Gioachino Rossini: Sei sonate a quattro

Rossini Critical Edition

Edited by Matteo Giuggioli (2014)

One-volume set: score + critical commentary pp. LXI, 315; instrumental parts
GR 40

The Sei sonate a quattro for two violins, cello and double bass is considered the earliest composition by Gioachino Rossini to have come down to us, to be assigned to about 1804. Years, presumably a few decades, after the composition of the Sonatas, when he had by then perhaps completely lost track of them, Rossini had in his hands and submitted for revision the manuscript source that still constitutes the only known record of these youthful pieces in their original arrangement: a set of separate apographical parts currently preserved at the Library of Congress in Washington, D.C.

Having retrieved the parts, Rossini authenticated them with an amusing note penned in his own hand, which is often quoted and commented on in Rossini studies. The authentication text, in addition to proving Rossini’s authorship of the Sonatas and the composer’s direct contact with the source, provides, along with the frontispieces, valuable historical information about the circumstances that provided the background and fostered the origin of the pieces.

Parts of first violin, second Violin, violoncello, contrabass for six horrendous sonatas composed by me at the country house (near Ravenna) of my friend and patron, Agostino Triossi, at the most youthful age, having not even had a lesson in thorough-bass. They were all composed and copied in three days and performed in a doggish way by Triossi, contrabass; Morini (his cousin), first violin; the latter’s brother, violoncello; and the second violin by myself, who was, to tell the truth, the least doggish. G. Rossini.

The witness consists of four separate manuscript parts not autograph, but with interventions by the composer, probably dating from a revision several decades after the writing. This is the manuscript that Alfredo Casella was able to view thanks to the recommendation of Oliver Strunk, bringing to light the Sonatas in their original arrangement, both with regard to the arrangement and the quantity and succession of the pieces.

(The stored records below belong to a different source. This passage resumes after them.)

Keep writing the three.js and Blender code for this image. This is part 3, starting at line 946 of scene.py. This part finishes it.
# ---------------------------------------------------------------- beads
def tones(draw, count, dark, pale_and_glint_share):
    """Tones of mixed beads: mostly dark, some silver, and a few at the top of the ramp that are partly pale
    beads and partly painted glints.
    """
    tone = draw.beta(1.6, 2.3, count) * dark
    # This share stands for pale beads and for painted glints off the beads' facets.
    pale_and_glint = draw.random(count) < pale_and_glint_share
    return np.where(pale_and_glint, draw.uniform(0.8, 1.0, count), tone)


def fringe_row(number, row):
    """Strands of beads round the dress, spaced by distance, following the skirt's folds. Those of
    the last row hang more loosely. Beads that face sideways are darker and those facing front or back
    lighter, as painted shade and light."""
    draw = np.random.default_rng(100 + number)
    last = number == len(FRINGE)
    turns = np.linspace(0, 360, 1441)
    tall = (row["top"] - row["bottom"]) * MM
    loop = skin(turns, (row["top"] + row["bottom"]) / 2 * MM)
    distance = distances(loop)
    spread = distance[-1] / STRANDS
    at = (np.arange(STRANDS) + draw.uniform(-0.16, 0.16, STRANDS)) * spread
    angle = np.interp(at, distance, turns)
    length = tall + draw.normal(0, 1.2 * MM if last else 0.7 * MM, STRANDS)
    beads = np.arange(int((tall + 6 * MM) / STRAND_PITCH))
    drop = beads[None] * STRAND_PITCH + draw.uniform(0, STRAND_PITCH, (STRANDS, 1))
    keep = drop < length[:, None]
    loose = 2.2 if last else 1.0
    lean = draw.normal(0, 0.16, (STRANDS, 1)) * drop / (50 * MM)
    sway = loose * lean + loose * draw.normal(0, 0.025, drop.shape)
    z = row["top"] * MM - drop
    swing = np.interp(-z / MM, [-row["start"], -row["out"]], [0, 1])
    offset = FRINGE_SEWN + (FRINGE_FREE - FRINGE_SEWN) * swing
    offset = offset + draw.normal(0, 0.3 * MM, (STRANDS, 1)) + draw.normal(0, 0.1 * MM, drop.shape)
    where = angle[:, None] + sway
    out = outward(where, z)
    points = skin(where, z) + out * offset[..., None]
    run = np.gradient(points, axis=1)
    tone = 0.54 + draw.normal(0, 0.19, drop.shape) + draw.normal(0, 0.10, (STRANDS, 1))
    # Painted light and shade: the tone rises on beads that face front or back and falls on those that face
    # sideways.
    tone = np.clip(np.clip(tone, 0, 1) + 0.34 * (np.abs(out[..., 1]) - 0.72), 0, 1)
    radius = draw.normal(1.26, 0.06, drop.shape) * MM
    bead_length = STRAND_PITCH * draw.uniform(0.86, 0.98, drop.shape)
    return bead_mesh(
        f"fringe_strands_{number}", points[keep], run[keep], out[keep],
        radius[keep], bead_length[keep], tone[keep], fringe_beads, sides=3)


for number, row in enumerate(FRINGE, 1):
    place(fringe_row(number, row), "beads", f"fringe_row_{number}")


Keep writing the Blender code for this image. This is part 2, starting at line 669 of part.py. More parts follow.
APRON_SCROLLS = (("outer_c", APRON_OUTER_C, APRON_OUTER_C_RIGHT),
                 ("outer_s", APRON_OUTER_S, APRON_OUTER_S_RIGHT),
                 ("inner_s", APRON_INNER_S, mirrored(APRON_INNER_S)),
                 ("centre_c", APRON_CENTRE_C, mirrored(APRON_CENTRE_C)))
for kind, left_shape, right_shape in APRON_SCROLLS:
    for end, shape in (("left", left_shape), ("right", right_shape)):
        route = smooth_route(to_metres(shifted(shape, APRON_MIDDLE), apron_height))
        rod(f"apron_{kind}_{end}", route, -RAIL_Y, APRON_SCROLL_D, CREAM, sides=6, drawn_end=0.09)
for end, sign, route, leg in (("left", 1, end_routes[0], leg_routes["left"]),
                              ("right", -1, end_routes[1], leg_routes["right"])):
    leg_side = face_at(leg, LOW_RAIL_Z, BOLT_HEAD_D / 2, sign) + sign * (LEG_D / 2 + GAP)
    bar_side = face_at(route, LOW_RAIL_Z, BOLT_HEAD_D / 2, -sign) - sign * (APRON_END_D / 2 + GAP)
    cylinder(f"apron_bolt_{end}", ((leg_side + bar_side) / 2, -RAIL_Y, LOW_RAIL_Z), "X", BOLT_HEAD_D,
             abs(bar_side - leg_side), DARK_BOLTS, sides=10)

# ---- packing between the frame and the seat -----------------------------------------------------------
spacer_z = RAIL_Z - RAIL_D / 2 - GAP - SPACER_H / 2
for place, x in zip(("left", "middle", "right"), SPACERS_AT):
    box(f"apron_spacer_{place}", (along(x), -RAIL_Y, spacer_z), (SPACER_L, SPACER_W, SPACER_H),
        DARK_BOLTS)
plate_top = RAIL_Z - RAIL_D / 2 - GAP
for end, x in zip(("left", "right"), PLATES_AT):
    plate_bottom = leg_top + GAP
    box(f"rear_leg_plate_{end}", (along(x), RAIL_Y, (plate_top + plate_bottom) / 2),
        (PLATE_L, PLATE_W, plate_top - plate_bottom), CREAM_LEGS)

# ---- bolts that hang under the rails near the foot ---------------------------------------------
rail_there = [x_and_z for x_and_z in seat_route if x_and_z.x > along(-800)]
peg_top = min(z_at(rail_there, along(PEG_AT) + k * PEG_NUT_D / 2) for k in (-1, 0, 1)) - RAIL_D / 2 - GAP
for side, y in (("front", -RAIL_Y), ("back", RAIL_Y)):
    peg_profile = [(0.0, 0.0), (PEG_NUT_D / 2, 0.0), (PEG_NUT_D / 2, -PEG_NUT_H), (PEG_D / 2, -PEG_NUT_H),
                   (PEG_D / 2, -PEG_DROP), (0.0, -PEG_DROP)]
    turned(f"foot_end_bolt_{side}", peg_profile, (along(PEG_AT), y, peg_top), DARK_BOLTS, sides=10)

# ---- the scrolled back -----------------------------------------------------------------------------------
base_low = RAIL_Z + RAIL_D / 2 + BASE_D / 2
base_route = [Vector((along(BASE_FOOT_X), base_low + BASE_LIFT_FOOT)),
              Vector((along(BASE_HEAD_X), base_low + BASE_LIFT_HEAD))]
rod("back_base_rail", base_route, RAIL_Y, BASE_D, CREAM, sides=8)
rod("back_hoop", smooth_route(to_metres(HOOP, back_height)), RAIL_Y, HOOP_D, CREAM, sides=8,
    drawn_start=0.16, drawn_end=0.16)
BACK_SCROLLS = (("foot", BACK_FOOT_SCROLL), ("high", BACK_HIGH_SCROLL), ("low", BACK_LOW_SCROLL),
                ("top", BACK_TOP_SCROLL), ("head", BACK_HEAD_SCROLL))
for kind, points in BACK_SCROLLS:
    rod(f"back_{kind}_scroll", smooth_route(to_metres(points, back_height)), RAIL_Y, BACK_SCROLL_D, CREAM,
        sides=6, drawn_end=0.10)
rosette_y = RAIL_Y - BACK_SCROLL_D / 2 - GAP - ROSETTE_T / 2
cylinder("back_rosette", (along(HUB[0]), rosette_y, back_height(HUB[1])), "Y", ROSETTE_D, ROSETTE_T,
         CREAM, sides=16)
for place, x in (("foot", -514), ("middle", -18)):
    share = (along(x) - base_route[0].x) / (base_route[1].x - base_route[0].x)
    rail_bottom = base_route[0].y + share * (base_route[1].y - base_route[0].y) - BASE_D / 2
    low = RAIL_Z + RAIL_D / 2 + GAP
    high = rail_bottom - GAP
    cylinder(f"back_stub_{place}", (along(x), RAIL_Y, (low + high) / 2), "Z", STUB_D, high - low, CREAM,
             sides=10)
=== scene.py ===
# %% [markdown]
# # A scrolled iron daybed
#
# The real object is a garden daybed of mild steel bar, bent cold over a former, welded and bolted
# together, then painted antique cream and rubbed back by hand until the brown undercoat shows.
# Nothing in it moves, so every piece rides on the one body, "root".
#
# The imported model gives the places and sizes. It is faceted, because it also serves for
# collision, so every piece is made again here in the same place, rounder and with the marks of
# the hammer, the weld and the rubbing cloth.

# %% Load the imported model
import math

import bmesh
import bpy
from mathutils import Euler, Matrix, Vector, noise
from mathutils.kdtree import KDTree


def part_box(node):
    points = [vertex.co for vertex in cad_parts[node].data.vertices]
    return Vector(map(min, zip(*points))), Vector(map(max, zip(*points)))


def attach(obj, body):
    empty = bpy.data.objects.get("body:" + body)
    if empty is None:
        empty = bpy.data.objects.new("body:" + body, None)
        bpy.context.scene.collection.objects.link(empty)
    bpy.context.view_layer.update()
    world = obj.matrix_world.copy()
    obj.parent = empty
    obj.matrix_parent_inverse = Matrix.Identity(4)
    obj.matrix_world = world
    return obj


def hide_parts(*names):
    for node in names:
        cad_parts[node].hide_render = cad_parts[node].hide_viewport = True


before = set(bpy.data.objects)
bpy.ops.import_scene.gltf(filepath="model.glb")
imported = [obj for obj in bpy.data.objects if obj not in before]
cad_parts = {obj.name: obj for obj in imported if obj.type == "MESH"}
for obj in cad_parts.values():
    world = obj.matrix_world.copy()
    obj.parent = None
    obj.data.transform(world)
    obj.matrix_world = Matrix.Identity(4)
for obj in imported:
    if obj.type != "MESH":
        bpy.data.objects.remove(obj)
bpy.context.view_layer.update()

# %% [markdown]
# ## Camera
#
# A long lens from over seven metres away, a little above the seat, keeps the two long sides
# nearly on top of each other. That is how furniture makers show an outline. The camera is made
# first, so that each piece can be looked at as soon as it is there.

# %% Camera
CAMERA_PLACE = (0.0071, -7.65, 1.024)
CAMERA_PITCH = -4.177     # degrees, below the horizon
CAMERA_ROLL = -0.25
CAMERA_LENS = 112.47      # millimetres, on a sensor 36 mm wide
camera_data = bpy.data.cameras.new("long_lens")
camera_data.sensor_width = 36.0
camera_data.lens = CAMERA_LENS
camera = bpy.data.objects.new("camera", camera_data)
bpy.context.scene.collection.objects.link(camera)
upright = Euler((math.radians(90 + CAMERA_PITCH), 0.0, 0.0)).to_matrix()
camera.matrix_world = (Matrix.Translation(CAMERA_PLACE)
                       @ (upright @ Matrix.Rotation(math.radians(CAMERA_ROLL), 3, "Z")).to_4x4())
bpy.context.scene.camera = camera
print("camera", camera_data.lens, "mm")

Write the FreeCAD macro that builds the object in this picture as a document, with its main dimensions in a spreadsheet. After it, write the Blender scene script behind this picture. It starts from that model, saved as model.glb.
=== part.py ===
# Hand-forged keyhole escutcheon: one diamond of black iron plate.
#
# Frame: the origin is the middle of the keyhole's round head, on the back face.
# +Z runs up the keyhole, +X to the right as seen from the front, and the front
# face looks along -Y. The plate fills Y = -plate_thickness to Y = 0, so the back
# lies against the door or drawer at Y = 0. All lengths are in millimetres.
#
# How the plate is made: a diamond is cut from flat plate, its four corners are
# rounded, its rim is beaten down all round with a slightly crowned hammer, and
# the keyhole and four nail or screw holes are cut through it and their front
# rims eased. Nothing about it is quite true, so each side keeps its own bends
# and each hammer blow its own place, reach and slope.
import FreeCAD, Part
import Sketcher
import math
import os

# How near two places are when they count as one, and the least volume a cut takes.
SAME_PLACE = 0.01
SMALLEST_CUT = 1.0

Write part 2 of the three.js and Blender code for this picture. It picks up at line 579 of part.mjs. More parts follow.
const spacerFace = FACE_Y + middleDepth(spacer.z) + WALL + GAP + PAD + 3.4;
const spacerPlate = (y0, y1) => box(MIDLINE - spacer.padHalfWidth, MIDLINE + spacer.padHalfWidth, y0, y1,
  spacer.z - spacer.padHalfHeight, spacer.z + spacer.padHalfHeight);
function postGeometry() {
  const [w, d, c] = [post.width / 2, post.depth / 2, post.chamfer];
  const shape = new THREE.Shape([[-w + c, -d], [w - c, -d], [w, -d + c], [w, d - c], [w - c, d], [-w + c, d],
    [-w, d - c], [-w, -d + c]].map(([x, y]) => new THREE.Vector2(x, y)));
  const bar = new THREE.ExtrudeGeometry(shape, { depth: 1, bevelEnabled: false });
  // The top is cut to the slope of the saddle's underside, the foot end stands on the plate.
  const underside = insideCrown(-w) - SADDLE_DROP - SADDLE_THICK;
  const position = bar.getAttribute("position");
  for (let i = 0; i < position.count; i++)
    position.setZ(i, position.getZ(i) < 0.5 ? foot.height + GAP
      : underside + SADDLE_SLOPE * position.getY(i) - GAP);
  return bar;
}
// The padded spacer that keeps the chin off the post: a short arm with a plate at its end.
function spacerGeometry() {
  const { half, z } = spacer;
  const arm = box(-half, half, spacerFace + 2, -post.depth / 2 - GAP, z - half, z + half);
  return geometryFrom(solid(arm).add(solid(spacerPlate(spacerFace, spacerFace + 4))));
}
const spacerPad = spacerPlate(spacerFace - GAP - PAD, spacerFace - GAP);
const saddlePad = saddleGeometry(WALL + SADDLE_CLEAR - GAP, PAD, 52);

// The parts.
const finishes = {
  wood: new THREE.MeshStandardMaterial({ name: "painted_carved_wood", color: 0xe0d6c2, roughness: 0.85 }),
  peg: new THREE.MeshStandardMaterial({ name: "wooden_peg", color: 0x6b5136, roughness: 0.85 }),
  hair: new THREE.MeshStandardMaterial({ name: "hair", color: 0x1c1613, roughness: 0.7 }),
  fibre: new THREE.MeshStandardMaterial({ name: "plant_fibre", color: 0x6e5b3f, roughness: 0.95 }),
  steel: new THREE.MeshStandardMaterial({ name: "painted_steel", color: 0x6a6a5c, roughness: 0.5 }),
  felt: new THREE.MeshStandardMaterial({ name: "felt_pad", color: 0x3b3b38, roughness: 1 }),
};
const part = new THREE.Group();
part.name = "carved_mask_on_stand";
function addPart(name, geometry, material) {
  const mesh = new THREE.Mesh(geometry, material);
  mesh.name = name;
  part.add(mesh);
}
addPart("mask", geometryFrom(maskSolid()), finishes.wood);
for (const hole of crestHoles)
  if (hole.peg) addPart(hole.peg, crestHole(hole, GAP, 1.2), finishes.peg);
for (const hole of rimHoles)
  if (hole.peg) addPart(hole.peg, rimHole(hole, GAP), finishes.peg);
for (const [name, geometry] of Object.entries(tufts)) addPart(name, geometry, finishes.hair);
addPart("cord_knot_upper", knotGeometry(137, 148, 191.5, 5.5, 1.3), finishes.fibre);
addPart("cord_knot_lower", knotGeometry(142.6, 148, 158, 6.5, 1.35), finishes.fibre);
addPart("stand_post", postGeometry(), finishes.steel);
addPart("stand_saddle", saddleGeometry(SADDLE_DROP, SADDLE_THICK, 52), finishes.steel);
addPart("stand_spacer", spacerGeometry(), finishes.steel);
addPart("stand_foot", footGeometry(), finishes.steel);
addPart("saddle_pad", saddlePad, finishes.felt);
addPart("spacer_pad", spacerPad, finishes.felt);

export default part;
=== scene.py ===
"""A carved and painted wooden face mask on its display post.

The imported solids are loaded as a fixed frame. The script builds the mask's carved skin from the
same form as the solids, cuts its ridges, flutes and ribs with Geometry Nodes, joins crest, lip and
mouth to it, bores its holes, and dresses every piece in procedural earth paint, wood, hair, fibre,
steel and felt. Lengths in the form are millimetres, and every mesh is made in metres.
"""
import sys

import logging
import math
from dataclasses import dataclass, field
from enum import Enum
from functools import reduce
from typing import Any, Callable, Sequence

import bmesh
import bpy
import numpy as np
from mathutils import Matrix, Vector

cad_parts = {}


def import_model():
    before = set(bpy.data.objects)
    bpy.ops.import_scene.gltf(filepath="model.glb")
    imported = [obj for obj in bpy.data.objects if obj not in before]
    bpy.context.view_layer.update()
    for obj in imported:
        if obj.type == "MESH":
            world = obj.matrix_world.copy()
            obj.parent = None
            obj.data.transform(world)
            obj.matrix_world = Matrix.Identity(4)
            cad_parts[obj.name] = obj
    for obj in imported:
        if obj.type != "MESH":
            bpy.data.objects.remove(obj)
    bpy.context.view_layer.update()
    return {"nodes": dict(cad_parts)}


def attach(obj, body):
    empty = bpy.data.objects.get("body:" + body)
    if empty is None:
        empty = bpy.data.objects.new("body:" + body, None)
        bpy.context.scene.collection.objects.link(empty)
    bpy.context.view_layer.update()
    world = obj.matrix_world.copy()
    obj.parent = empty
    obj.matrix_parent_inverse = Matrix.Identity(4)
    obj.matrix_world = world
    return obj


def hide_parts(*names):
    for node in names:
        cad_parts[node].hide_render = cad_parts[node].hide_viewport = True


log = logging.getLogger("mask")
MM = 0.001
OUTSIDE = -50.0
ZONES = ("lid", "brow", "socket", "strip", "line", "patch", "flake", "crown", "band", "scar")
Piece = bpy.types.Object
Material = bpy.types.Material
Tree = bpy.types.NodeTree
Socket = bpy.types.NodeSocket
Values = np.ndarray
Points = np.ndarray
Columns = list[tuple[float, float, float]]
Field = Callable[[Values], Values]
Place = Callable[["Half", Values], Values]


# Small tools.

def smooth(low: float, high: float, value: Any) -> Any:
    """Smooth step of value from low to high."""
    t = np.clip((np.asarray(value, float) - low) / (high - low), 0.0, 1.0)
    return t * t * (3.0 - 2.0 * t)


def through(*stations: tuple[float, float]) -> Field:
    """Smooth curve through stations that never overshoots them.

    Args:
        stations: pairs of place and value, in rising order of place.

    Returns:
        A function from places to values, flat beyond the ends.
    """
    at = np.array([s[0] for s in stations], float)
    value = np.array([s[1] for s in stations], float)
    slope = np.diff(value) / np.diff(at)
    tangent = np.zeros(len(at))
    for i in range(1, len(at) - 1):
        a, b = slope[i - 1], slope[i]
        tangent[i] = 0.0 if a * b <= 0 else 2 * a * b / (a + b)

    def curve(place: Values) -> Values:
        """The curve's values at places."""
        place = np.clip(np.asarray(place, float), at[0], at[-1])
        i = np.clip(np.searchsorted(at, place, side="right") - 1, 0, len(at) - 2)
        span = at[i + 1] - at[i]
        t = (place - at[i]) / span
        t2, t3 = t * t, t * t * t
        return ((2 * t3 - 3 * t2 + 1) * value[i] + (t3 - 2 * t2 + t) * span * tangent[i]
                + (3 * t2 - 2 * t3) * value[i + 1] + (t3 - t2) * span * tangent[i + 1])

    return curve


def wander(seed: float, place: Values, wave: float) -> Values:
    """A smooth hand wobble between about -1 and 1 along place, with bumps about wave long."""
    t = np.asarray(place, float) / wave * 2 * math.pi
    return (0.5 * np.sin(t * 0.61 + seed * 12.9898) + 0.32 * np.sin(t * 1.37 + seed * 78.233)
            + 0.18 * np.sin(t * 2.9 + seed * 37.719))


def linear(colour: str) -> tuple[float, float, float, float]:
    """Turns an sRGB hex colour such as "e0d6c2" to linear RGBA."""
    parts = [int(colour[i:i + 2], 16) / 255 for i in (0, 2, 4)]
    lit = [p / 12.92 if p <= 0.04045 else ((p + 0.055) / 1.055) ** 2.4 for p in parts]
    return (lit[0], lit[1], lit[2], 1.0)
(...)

It cannot be entirely ruled out that the writing of the detached parts dates back to the occasion that fostered the birth of the Sonatas, the 1804 musical entertainments at Conventello, the estate near Ravenna of Rossini’s friend and early «patron» Agostino Triossi. In such a case, imagining that the parts were taken directly from the full score, very quickly as Rossini recalls in the letter of authentication and under the composer’s control, we would be in the presence not of an apograph, but of an idiograph later revised at a distance by the author. Autograph corrections of the information provided by the title pages, however, open the field to other hypotheses. The parts may have been made later than 1804 and not in direct contact with the autograph score, which supposedly remained in Triossi’s possession and is now lost along with the Rossini papers that Triossi allegedly took with him into exile in Corfu.

With the rediscovery of the source preserved in Washington, if the Rossini authorship of the Sonatas and their framing in the composer’s biography have ceased to be a mystery, however, the urgency of the question about the relationships with Rossini’s other early compositions, as well as with the other theatrical works to come, has not subsided. The opinion of twentieth-century musicologists in general has not contradicted that of Rossini’s contemporary commentators. The Sonatas are part of the vast context of Italian instrumental music of the time, the culminating experience of a long tradition that had been capable of influencing the various trends of other geographical areas and was open to receiving returning influences from them.

The Sonatas constitute a unique experience stylistically. Rossini blends in his own way different trend lines and different influences, elaborating pieces that carve out a space of absolute originality even within his own production while presenting some points of contact with his other youthful instrumental pieces and, in a more nuanced way, with his future operatic style.